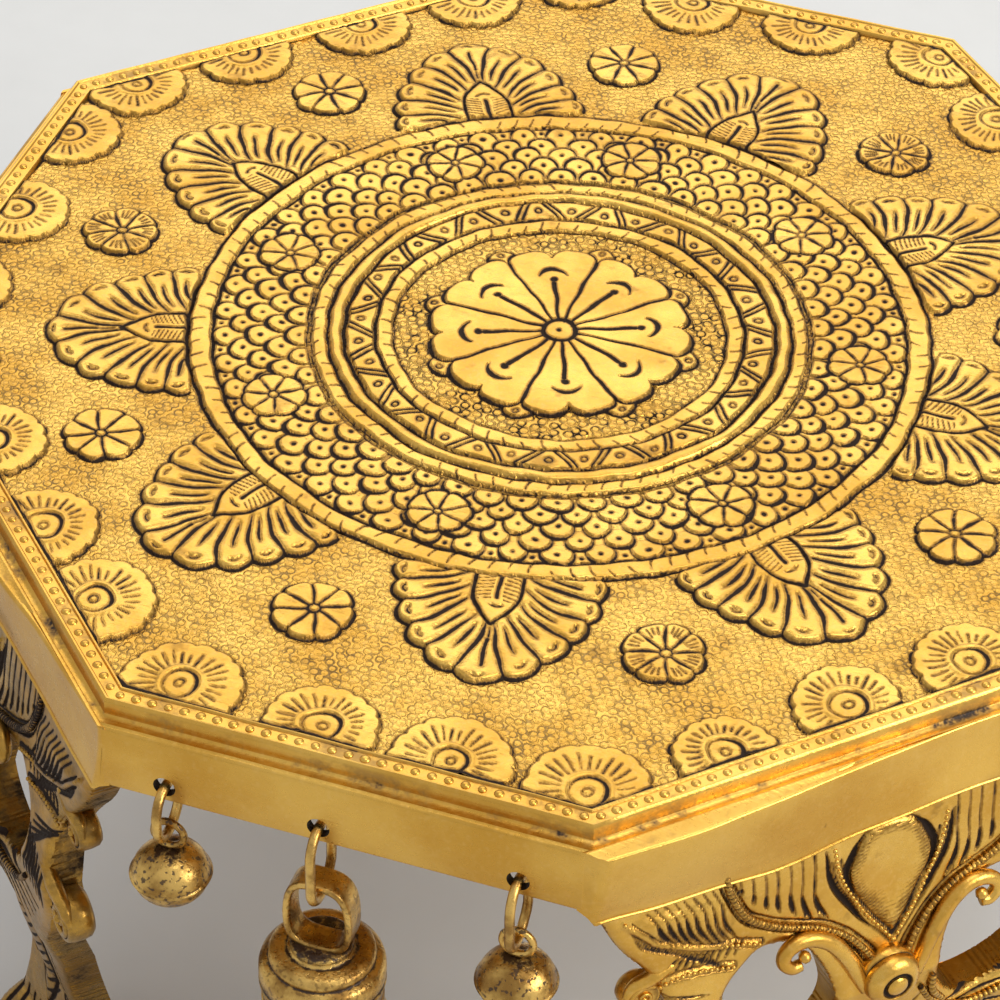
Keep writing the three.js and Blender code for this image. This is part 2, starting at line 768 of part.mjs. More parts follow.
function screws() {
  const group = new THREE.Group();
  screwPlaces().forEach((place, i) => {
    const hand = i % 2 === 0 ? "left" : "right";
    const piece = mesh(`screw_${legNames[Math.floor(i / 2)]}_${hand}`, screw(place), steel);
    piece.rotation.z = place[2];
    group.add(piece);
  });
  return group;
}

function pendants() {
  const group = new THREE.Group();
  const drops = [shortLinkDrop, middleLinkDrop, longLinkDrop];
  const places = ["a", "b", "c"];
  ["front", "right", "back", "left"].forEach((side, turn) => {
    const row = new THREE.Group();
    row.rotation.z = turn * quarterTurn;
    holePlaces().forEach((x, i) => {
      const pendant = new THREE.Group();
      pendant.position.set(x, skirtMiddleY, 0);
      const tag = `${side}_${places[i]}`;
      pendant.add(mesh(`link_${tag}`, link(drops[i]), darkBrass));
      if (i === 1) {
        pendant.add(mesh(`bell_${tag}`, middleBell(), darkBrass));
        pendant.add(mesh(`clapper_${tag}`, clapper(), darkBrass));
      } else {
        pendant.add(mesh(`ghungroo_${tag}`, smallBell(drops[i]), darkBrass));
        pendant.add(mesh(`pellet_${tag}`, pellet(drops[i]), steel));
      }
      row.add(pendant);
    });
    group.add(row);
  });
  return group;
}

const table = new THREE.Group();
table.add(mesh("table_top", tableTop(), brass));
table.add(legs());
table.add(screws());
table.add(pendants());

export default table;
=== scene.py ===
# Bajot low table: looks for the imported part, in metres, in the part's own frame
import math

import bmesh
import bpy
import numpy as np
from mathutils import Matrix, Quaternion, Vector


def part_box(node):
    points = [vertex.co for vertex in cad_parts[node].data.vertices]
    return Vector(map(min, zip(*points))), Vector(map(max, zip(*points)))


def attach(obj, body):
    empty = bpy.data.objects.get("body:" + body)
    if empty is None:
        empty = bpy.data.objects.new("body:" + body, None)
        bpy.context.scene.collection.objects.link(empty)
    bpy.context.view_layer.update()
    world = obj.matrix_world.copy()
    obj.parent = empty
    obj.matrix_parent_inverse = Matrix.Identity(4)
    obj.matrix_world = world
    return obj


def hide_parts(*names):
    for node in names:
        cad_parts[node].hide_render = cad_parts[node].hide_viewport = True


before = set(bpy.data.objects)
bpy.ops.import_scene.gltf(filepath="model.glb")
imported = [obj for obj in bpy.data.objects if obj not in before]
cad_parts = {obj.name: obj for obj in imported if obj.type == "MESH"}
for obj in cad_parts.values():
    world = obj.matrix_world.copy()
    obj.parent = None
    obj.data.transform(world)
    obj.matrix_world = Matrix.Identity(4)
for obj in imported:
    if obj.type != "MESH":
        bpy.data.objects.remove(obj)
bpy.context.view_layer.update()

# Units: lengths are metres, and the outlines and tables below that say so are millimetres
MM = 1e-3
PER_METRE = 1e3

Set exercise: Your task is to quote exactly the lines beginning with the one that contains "const table = new THREE.Group();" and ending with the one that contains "obj.data.transform(world)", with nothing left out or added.

Answer to the problem:
const table = new THREE.Group();
table.add(mesh("table_top", tableTop(), brass));
table.add(legs());
table.add(screws());
table.add(pendants());

export default table;
=== scene.py ===
# Bajot low table: looks for the imported part, in metres, in the part's own frame
import math

import bmesh
import bpy
import numpy as np
from mathutils import Matrix, Quaternion, Vector


def part_box(node):
    points = [vertex.co for vertex in cad_parts[node].data.vertices]
    return Vector(map(min, zip(*points))), Vector(map(max, zip(*points)))


def attach(obj, body):
    empty = bpy.data.objects.get("body:" + body)
    if empty is None:
        empty = bpy.data.objects.new("body:" + body, None)
        bpy.context.scene.collection.objects.link(empty)
    bpy.context.view_layer.update()
    world = obj.matrix_world.copy()
    obj.parent = empty
    obj.matrix_parent_inverse = Matrix.Identity(4)
    obj.matrix_world = world
    return obj


def hide_parts(*names):
    for node in names:
        cad_parts[node].hide_render = cad_parts[node].hide_viewport = True


before = set(bpy.data.objects)
bpy.ops.import_scene.gltf(filepath="model.glb")
imported = [obj for obj in bpy.data.objects if obj not in before]
cad_parts = {obj.name: obj for obj in imported if obj.type == "MESH"}
for obj in cad_parts.values():
    world = obj.matrix_world.copy()
    obj.parent = None
    obj.data.transform(world)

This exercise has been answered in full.